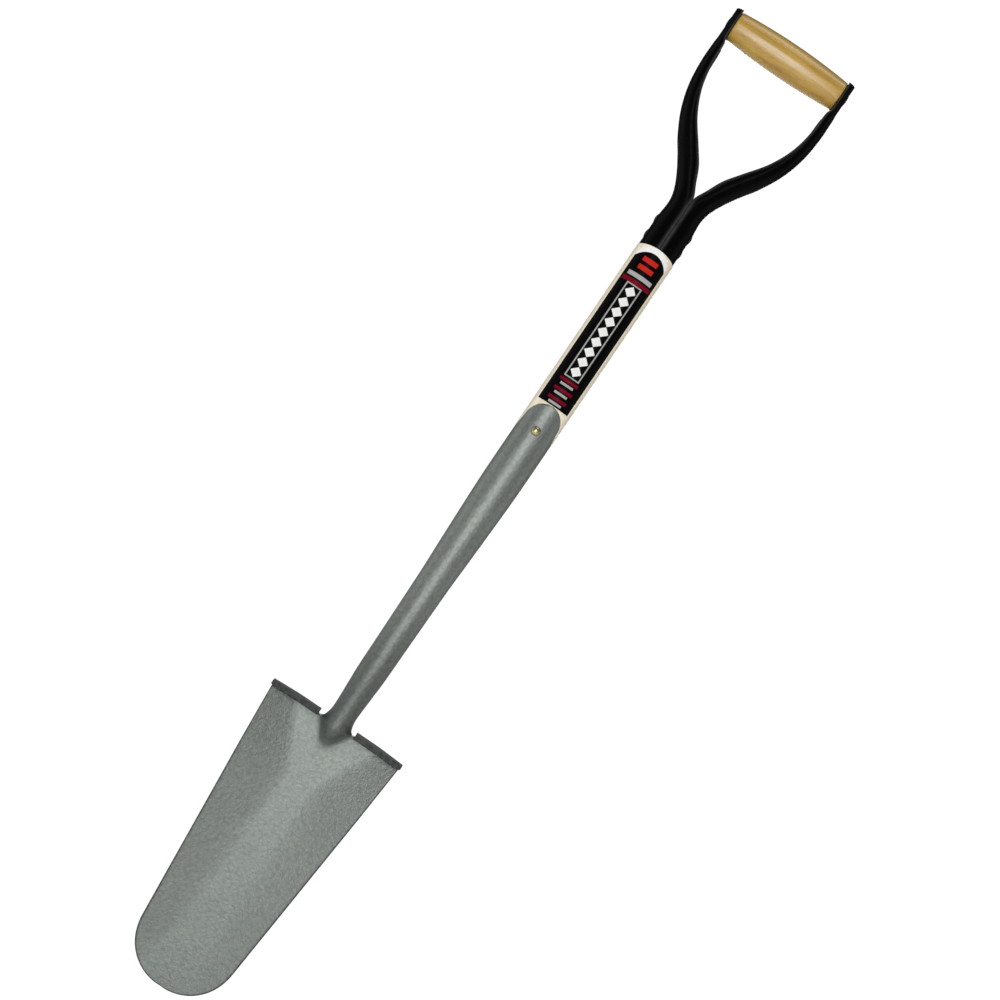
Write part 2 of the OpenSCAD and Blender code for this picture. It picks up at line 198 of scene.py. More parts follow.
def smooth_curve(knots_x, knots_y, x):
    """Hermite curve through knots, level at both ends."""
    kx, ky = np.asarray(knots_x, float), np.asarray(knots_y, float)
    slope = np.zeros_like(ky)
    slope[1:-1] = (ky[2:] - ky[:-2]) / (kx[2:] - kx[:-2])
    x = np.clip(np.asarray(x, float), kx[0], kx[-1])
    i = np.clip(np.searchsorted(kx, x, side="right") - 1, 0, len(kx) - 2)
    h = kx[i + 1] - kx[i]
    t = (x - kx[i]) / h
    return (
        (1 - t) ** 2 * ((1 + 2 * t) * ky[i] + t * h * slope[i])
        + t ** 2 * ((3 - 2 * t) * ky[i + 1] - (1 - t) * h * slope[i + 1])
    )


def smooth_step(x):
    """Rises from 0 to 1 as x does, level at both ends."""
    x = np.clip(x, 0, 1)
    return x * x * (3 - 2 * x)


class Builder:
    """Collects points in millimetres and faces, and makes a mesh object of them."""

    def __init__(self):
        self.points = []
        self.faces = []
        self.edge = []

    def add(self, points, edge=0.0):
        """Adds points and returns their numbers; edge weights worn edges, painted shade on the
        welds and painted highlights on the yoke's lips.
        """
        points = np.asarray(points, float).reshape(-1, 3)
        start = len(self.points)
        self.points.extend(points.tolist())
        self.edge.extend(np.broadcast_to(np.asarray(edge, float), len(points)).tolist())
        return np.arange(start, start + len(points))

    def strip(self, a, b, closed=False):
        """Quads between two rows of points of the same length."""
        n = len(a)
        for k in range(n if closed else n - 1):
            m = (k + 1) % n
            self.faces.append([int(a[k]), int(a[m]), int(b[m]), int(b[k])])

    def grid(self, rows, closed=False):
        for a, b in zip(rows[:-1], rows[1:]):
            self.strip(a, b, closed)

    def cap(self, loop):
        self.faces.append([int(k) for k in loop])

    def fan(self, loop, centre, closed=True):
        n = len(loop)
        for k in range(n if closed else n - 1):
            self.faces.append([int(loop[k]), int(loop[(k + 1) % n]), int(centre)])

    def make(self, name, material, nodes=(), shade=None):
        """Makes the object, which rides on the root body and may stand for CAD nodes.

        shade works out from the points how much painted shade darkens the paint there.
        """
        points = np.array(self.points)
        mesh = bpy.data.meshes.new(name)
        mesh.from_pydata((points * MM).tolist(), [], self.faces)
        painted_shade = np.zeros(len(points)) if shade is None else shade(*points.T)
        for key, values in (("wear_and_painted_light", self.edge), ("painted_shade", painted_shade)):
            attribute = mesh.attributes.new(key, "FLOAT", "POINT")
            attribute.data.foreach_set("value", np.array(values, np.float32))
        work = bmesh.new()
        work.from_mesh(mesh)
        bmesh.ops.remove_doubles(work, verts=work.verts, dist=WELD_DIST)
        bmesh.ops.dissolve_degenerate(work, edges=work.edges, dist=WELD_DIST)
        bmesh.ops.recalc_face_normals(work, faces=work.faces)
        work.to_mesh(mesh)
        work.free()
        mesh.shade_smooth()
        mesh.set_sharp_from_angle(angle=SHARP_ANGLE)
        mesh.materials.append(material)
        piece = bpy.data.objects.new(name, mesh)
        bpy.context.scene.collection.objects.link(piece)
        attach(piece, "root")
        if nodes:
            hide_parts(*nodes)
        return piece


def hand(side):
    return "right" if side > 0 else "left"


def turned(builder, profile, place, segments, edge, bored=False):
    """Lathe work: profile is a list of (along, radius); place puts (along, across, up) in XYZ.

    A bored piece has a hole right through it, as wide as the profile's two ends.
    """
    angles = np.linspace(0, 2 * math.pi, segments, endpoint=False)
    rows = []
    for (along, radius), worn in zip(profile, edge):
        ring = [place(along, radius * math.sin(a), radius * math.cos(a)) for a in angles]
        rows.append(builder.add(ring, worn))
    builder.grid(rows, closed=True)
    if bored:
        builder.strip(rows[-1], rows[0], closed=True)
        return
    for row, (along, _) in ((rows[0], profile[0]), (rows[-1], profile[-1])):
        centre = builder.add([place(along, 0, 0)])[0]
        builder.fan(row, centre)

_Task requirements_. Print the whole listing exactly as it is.

_Task output_.
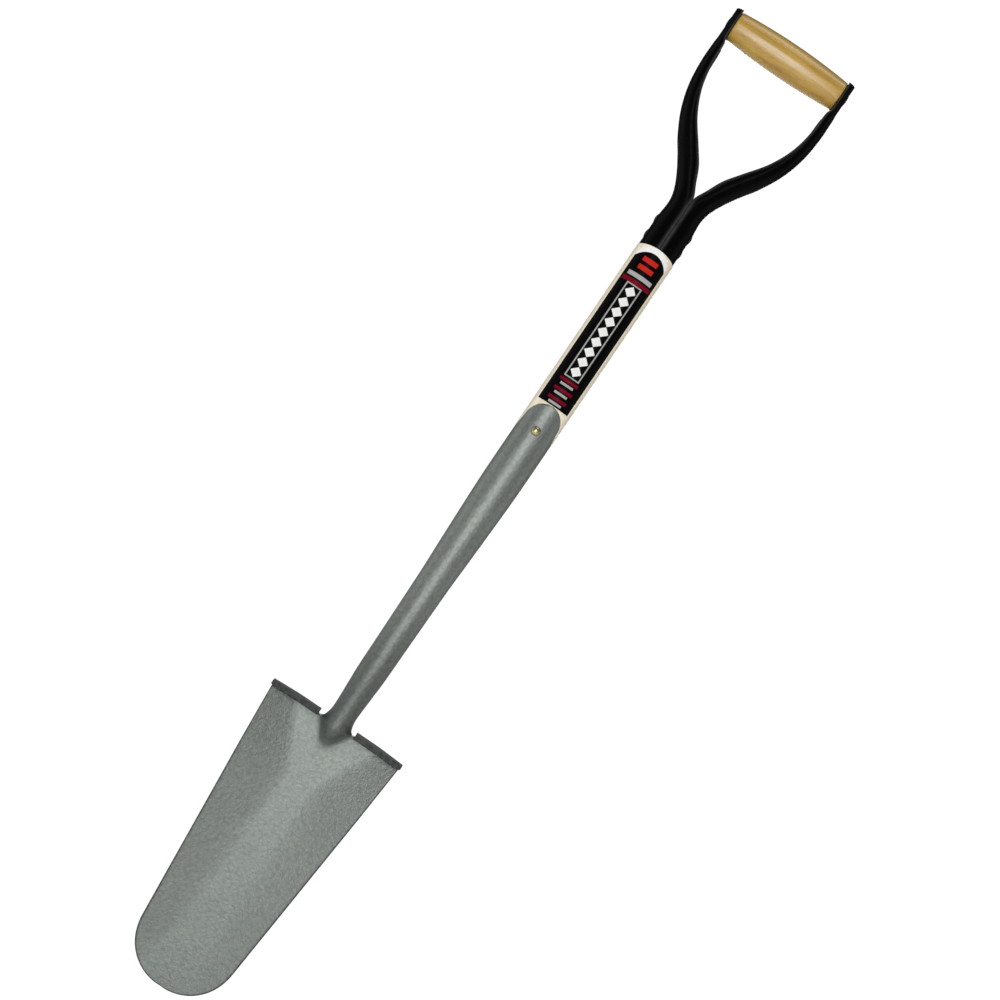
Write part 2 of the OpenSCAD and Blender code for this picture. It picks up at line 198 of scene.py. More parts follow.
def smooth_curve(knots_x, knots_y, x):
    """Hermite curve through knots, level at both ends."""
    kx, ky = np.asarray(knots_x, float), np.asarray(knots_y, float)
    slope = np.zeros_like(ky)
    slope[1:-1] = (ky[2:] - ky[:-2]) / (kx[2:] - kx[:-2])
    x = np.clip(np.asarray(x, float), kx[0], kx[-1])
    i = np.clip(np.searchsorted(kx, x, side="right") - 1, 0, len(kx) - 2)
    h = kx[i + 1] - kx[i]
    t = (x - kx[i]) / h
    return (
        (1 - t) ** 2 * ((1 + 2 * t) * ky[i] + t * h * slope[i])
        + t ** 2 * ((3 - 2 * t) * ky[i + 1] - (1 - t) * h * slope[i + 1])
    )


def smooth_step(x):
    """Rises from 0 to 1 as x does, level at both ends."""
    x = np.clip(x, 0, 1)
    return x * x * (3 - 2 * x)


class Builder:
    """Collects points in millimetres and faces, and makes a mesh object of them."""

    def __init__(self):
        self.points = []
        self.faces = []
        self.edge = []

    def add(self, points, edge=0.0):
        """Adds points and returns their numbers; edge weights worn edges, painted shade on the
        welds and painted highlights on the yoke's lips.
        """
        points = np.asarray(points, float).reshape(-1, 3)
        start = len(self.points)
        self.points.extend(points.tolist())
        self.edge.extend(np.broadcast_to(np.asarray(edge, float), len(points)).tolist())
        return np.arange(start, start + len(points))

    def strip(self, a, b, closed=False):
        """Quads between two rows of points of the same length."""
        n = len(a)
        for k in range(n if closed else n - 1):
            m = (k + 1) % n
            self.faces.append([int(a[k]), int(a[m]), int(b[m]), int(b[k])])

    def grid(self, rows, closed=False):
        for a, b in zip(rows[:-1], rows[1:]):
            self.strip(a, b, closed)

    def cap(self, loop):
        self.faces.append([int(k) for k in loop])

    def fan(self, loop, centre, closed=True):
        n = len(loop)
        for k in range(n if closed else n - 1):
            self.faces.append([int(loop[k]), int(loop[(k + 1) % n]), int(centre)])

    def make(self, name, material, nodes=(), shade=None):
        """Makes the object, which rides on the root body and may stand for CAD nodes.

        shade works out from the points how much painted shade darkens the paint there.
        """
        points = np.array(self.points)
        mesh = bpy.data.meshes.new(name)
        mesh.from_pydata((points * MM).tolist(), [], self.faces)
        painted_shade = np.zeros(len(points)) if shade is None else shade(*points.T)
        for key, values in (("wear_and_painted_light", self.edge), ("painted_shade", painted_shade)):
            attribute = mesh.attributes.new(key, "FLOAT", "POINT")
            attribute.data.foreach_set("value", np.array(values, np.float32))
        work = bmesh.new()
        work.from_mesh(mesh)
        bmesh.ops.remove_doubles(work, verts=work.verts, dist=WELD_DIST)
        bmesh.ops.dissolve_degenerate(work, edges=work.edges, dist=WELD_DIST)
        bmesh.ops.recalc_face_normals(work, faces=work.faces)
        work.to_mesh(mesh)
        work.free()
        mesh.shade_smooth()
        mesh.set_sharp_from_angle(angle=SHARP_ANGLE)
        mesh.materials.append(material)
        piece = bpy.data.objects.new(name, mesh)
        bpy.context.scene.collection.objects.link(piece)
        attach(piece, "root")
        if nodes:
            hide_parts(*nodes)
        return piece


def hand(side):
    return "right" if side > 0 else "left"


def turned(builder, profile, place, segments, edge, bored=False):
    """Lathe work: profile is a list of (along, radius); place puts (along, across, up) in XYZ.

    A bored piece has a hole right through it, as wide as the profile's two ends.
    """
    angles = np.linspace(0, 2 * math.pi, segments, endpoint=False)
    rows = []
    for (along, radius), worn in zip(profile, edge):
        ring = [place(along, radius * math.sin(a), radius * math.cos(a)) for a in angles]
        rows.append(builder.add(ring, worn))
    builder.grid(rows, closed=True)
    if bored:
        builder.strip(rows[-1], rows[0], closed=True)
        return
    for row, (along, _) in ((rows[0], profile[0]), (rows[-1], profile[-1])):
        centre = builder.add([place(along, 0, 0)])[0]
        builder.fan(row, centre)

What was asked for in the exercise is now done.